The cutoff frequency of an RC filter is calculated as: 1 divided by 2 pi RC.
I make it simpler by rounding it off a bit: 0.16 divided by RC.
R is in ohms and C is in Farads.

You must physically swap the parts to change from a lowpass to a highpass filter and vice-versa. In a lowpass filter, the capacitor grounds high frequencies. In a highpass filter the capacitor blocks low frequencies.

[prateeksikka]

yes audioguru!
and that too low pass and high pass filters used in respect of signals are nothing but differentiators and integrators.
:)
prateek

[prateeksikka]

hey!
what is the constant of integration for an integrator?just like we have Sin(x)+C
as integral of Cos(x)?
prateek

[Miles Prower]

hey!
what is the constant of integration for an integrator?just like we have Sin(x)+C
as integral of Cos(x)?

In the mathematical sense, C is completely arbitrary. Use it to turn the general solution of a differential equation (of which there are an infinite number) into a particular solution that depends upon initial conditions.

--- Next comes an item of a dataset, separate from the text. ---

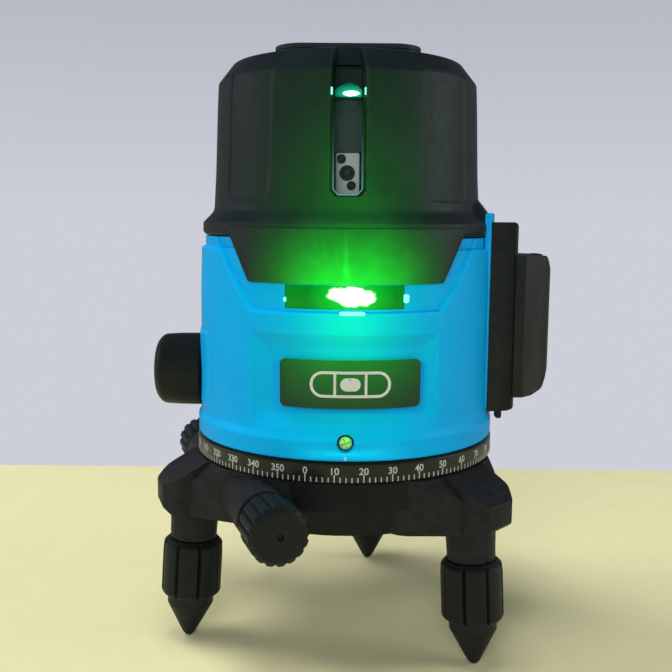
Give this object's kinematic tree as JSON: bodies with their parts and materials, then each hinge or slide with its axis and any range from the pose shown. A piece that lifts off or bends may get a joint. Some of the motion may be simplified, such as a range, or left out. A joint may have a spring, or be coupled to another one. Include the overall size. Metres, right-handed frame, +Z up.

In the electrical sense, since you're dealing with time varying signals, C is a signal that does not vary with time. IOWs: a superimposed DC voltage.

[Kevin Weddle]

Here's the link. It's a bit long, but look where it talks about the time of the signal and the RC time constant.

http://www.kpsec.freeuk.com/capacit.htm

I you want to pass a sine wave through a capacitor, you have to know how a capacitor charges. There is a graph of voltage and time. So, you have a sine wave and you have the v(t) of the capacitor. If the RC is short, the instaneous voltage level will DC charge the capacitor fully and you get the charging curve. Close examination will reveal the sine wave is now only a vestige of the original and the resulting waveform is filled with that voltage charging capacitor. It is best to only use part of that curve, this would be the linear part.

[audioguru]

Kevin,
Your 2nd link doesn't work.
The linearity of an AC signal isn't affected by an RC time constant. A highpass RC time constant reduces the level of low frequencies and a lowpass RC time constant reduces the level of high frequencies. The frequencies reduced in level remain linear.